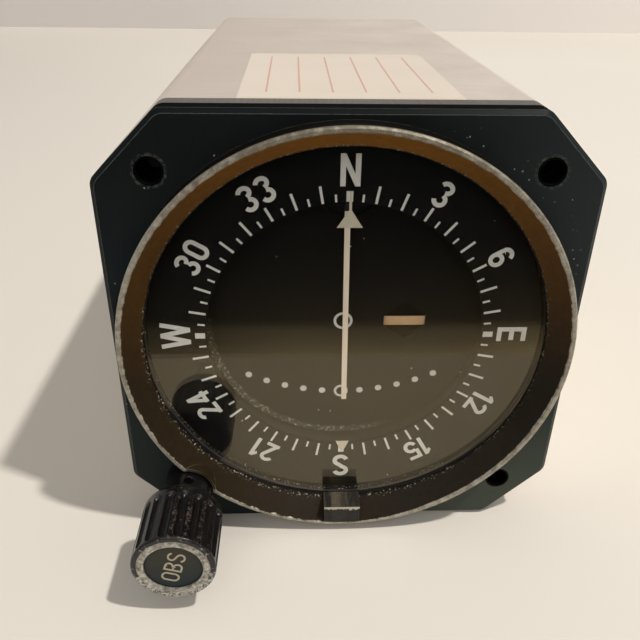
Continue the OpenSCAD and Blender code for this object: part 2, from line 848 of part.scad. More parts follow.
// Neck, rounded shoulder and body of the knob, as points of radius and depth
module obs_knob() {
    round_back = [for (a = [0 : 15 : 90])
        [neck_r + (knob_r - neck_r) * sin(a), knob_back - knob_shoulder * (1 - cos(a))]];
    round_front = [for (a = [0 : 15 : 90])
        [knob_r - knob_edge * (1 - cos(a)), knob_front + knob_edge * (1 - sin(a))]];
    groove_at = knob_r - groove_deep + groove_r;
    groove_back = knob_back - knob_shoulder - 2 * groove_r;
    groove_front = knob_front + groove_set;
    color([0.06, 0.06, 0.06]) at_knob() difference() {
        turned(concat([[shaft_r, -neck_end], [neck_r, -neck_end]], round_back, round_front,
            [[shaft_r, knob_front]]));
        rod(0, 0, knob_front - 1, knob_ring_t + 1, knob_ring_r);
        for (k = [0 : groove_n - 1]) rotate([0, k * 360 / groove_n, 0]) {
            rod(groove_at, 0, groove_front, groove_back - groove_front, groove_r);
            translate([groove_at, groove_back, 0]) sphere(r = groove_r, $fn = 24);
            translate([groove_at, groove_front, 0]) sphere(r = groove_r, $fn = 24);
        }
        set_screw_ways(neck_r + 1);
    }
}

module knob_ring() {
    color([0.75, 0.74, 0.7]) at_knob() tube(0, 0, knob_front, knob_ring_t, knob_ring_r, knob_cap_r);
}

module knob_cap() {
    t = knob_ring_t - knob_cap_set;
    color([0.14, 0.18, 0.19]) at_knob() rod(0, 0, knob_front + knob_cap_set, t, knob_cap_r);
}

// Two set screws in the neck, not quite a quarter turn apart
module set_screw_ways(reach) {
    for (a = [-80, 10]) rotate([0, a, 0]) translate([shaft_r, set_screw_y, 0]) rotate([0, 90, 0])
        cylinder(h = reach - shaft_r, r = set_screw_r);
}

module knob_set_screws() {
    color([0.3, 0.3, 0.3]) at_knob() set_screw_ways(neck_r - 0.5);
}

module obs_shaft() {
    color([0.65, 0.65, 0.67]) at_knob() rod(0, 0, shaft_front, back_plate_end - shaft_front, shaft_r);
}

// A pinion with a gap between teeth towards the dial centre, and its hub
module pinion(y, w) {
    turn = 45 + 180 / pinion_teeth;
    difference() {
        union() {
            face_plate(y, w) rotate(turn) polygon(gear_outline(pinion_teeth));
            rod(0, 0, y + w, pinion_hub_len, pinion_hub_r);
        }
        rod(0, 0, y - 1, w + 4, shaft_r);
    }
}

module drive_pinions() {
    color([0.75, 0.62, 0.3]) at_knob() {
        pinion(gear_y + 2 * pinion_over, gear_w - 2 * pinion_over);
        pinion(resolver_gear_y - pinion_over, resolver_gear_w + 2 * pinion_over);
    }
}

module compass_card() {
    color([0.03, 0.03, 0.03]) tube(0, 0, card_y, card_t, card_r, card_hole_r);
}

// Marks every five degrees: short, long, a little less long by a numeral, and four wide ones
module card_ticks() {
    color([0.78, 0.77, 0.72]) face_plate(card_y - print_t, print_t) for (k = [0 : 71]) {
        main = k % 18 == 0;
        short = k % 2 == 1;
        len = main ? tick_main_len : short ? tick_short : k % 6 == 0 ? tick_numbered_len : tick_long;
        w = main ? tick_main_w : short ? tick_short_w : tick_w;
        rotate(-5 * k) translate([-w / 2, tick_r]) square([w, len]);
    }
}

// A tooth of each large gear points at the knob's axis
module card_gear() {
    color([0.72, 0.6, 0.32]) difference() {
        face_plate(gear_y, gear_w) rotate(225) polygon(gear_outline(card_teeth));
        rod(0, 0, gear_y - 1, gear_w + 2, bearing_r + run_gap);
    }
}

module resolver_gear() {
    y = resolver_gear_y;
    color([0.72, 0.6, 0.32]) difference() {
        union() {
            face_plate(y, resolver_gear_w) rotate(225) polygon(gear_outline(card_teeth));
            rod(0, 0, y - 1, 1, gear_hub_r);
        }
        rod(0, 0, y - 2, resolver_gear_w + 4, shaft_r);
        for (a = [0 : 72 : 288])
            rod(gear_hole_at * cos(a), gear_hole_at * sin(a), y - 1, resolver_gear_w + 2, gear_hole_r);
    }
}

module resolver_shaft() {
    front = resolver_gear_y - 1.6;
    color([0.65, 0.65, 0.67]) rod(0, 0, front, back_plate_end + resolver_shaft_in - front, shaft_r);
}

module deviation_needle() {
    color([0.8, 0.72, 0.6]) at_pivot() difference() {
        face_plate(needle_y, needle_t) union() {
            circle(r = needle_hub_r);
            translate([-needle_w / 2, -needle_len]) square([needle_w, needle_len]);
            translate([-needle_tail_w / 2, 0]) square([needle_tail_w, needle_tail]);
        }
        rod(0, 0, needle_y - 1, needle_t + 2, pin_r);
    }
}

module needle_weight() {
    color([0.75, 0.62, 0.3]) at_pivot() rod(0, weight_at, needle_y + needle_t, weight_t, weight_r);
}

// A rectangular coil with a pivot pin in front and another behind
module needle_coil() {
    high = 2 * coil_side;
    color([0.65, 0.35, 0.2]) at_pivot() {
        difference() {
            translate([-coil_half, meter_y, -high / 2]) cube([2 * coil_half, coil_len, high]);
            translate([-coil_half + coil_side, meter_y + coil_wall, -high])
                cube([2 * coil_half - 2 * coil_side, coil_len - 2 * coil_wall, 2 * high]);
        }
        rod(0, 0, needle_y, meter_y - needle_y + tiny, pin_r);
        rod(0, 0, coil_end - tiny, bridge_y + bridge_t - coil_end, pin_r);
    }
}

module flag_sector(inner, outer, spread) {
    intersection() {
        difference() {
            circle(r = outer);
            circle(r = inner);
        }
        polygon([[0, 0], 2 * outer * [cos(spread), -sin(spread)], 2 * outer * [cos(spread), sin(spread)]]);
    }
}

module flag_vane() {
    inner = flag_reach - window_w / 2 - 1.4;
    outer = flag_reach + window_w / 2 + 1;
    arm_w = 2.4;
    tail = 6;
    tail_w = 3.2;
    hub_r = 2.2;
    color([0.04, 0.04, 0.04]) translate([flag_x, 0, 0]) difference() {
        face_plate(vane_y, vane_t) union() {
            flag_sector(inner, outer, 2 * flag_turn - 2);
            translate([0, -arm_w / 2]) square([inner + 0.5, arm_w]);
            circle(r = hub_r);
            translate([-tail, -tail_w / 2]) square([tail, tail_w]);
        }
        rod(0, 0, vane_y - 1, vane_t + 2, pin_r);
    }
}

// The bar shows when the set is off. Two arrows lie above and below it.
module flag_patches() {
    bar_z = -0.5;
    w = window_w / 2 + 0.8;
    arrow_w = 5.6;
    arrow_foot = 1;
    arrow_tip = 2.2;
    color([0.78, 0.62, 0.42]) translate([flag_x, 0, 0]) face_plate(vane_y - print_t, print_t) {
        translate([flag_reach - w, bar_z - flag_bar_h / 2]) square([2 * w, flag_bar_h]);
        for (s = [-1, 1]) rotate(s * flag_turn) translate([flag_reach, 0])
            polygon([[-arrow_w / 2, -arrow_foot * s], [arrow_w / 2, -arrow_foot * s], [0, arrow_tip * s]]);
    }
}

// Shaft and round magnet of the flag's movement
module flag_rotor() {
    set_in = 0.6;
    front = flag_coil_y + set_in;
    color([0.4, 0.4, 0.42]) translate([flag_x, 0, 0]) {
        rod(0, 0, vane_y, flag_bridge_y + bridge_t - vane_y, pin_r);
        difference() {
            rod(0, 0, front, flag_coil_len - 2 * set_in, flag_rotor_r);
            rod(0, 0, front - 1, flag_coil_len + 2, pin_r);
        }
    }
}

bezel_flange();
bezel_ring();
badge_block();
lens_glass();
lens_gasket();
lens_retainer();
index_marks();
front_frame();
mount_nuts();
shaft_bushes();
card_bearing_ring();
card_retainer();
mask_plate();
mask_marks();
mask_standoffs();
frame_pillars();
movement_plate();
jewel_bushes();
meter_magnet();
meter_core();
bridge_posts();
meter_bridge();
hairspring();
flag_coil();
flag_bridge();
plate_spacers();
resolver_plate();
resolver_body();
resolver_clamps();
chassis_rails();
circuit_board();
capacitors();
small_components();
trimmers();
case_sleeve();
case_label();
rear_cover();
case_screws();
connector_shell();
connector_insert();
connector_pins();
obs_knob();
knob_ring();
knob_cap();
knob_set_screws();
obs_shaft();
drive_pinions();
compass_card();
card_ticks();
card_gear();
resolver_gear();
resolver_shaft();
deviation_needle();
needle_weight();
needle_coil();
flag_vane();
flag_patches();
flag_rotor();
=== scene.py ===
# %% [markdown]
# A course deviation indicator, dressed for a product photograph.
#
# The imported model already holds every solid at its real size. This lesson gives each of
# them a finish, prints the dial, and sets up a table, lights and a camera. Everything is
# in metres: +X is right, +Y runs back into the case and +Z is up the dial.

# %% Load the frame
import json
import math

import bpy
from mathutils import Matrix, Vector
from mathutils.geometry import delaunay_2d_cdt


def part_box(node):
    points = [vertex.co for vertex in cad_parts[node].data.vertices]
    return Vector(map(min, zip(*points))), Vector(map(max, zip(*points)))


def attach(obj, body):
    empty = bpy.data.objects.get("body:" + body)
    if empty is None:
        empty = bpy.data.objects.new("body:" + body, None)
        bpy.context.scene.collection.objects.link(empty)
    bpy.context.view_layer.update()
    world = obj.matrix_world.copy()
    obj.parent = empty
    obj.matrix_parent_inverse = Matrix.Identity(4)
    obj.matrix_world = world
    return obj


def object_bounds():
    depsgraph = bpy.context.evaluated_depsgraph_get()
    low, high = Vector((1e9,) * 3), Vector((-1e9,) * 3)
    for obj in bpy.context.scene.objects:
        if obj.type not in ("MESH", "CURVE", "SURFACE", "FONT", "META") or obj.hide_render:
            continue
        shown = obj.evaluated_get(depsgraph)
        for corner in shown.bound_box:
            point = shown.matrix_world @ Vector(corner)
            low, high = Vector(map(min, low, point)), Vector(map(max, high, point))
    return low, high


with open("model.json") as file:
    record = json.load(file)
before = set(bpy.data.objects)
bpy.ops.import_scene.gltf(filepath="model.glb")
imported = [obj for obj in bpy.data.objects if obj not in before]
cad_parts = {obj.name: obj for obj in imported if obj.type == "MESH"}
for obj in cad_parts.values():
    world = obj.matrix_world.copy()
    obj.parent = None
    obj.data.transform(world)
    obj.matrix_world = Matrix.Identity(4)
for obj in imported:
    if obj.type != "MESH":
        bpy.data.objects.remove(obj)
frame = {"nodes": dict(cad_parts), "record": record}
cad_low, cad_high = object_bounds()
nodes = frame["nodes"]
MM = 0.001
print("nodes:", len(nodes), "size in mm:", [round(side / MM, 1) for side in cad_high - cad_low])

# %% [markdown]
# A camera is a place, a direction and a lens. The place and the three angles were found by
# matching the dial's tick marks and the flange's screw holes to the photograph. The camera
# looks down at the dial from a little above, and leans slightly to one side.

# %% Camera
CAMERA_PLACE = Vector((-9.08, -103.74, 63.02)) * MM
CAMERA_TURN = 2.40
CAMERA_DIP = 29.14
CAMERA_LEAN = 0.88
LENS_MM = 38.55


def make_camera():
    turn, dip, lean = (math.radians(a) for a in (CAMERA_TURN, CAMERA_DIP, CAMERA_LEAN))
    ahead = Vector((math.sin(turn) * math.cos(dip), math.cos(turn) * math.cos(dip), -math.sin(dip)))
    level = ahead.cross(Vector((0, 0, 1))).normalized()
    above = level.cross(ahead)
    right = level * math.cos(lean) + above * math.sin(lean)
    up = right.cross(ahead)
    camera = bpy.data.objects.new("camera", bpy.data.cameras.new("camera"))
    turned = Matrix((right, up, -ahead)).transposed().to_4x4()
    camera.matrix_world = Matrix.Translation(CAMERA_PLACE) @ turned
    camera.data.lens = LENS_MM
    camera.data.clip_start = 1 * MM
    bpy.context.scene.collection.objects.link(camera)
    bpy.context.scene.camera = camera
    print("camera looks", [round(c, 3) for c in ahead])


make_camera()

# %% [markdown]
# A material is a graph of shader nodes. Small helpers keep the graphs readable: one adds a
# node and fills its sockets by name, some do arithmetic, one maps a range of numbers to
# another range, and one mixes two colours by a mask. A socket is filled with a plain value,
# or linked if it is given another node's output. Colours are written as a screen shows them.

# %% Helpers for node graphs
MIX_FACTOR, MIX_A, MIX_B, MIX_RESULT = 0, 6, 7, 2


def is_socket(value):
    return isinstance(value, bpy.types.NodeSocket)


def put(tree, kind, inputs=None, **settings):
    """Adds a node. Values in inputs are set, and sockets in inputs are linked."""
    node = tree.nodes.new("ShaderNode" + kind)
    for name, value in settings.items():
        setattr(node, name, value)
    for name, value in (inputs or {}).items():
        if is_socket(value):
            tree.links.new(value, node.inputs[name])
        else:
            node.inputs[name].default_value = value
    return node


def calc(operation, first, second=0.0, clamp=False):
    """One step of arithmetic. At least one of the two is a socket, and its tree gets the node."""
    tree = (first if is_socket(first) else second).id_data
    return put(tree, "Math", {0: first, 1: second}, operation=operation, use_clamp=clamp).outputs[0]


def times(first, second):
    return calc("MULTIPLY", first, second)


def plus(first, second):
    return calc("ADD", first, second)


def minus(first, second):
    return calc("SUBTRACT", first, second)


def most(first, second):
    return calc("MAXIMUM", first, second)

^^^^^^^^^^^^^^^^

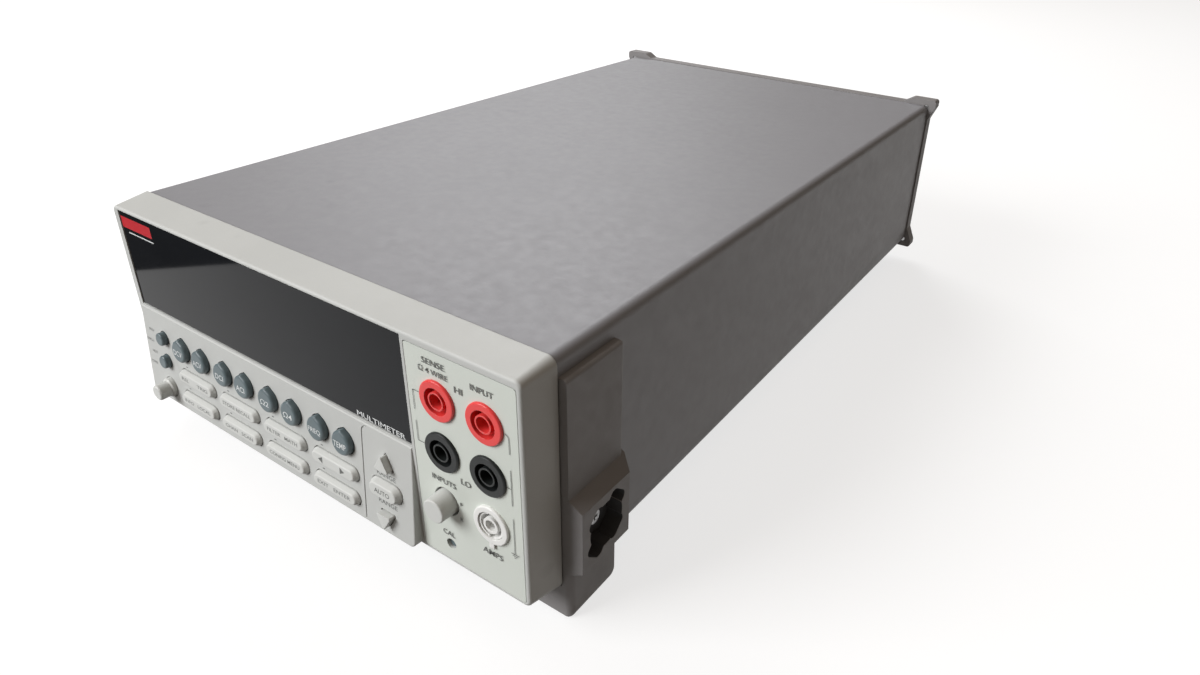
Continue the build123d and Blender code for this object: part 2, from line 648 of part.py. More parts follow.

^^^^^^^^^^^^^^^^

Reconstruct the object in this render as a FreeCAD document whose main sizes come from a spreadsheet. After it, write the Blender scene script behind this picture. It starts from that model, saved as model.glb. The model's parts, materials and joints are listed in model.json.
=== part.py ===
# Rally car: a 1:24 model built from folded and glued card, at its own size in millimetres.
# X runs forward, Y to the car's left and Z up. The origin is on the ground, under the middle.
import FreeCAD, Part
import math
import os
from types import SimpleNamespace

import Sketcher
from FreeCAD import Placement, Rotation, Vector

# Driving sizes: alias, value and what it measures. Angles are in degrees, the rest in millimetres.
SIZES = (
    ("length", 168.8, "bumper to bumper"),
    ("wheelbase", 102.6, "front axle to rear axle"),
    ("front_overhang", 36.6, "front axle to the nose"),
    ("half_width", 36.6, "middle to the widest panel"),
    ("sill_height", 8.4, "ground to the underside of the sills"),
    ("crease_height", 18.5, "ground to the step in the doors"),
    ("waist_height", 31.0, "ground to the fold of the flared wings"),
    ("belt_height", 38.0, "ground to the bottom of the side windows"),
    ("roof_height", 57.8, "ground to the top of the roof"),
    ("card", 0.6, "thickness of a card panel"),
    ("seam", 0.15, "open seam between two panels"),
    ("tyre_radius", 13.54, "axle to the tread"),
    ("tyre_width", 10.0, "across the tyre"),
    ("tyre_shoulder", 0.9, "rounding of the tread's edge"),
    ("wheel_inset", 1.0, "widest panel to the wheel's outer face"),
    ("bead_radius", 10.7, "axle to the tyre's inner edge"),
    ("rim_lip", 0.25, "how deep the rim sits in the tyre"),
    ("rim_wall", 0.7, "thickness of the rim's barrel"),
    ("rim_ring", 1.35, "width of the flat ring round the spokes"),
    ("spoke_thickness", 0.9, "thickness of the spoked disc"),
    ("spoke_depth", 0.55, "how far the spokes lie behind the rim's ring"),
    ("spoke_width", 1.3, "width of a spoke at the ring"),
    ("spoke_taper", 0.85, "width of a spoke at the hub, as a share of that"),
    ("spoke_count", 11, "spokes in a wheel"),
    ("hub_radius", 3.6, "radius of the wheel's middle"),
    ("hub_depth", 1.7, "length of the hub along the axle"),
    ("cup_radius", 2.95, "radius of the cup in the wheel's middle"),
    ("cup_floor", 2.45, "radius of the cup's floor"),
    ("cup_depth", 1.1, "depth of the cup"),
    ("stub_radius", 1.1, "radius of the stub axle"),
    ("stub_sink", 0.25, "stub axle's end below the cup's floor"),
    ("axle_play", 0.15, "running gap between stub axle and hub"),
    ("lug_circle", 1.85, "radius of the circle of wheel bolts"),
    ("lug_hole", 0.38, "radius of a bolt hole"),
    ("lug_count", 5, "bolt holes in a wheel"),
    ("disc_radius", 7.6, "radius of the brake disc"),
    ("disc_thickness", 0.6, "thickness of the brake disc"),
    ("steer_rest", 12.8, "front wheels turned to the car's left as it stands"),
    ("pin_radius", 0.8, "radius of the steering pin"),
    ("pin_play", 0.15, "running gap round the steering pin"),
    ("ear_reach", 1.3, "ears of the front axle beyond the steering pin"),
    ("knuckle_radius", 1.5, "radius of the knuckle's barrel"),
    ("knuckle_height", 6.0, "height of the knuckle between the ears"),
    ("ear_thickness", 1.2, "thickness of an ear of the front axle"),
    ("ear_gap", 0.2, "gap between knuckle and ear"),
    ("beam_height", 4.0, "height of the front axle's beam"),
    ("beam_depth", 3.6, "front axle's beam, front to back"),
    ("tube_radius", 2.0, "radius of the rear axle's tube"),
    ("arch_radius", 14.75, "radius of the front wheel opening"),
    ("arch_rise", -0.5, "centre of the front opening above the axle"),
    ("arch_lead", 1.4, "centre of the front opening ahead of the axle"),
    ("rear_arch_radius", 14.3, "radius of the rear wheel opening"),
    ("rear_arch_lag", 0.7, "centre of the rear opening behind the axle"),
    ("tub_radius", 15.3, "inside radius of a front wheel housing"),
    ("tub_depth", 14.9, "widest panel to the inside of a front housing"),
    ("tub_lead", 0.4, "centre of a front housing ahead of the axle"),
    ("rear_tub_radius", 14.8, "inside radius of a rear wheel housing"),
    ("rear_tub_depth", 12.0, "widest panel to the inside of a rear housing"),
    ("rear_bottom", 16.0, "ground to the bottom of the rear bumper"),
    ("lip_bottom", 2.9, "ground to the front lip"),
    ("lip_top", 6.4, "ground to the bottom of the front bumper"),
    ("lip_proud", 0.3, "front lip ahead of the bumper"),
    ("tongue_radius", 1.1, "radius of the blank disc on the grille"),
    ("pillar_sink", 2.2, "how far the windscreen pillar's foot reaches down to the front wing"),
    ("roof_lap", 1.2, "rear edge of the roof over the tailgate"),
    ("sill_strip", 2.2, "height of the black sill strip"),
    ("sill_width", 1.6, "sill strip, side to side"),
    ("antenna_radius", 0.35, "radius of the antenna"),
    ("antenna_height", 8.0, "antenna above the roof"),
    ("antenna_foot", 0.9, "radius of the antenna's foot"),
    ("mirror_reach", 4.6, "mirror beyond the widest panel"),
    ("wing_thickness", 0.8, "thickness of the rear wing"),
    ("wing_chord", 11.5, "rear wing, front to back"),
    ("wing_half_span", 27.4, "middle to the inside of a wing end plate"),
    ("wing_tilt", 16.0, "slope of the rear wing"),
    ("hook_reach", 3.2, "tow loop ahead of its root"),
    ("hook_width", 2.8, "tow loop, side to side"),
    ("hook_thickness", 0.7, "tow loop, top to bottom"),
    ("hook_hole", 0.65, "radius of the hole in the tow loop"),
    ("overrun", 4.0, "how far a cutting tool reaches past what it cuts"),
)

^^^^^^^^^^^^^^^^

Only the lines from the line with "before = set(bpy.data.objects)" to the line with "LENS_MM = 38.55", inclusive, are to be printed, exactly as they appear.

* **Output for this exercise**
before = set(bpy.data.objects)
bpy.ops.import_scene.gltf(filepath="model.glb")
imported = [obj for obj in bpy.data.objects if obj not in before]
cad_parts = {obj.name: obj for obj in imported if obj.type == "MESH"}
for obj in cad_parts.values():
    world = obj.matrix_world.copy()
    obj.parent = None
    obj.data.transform(world)
    obj.matrix_world = Matrix.Identity(4)
for obj in imported:
    if obj.type != "MESH":
        bpy.data.objects.remove(obj)
frame = {"nodes": dict(cad_parts), "record": record}
cad_low, cad_high = object_bounds()
nodes = frame["nodes"]
MM = 0.001
print("nodes:", len(nodes), "size in mm:", [round(side / MM, 1) for side in cad_high - cad_low])

# %% [markdown]
# A camera is a place, a direction and a lens. The place and the three angles were found by
# matching the dial's tick marks and the flange's screw holes to the photograph. The camera
# looks down at the dial from a little above, and leans slightly to one side.

# %% Camera
CAMERA_PLACE = Vector((-9.08, -103.74, 63.02)) * MM
CAMERA_TURN = 2.40
CAMERA_DIP = 29.14
CAMERA_LEAN = 0.88
LENS_MM = 38.55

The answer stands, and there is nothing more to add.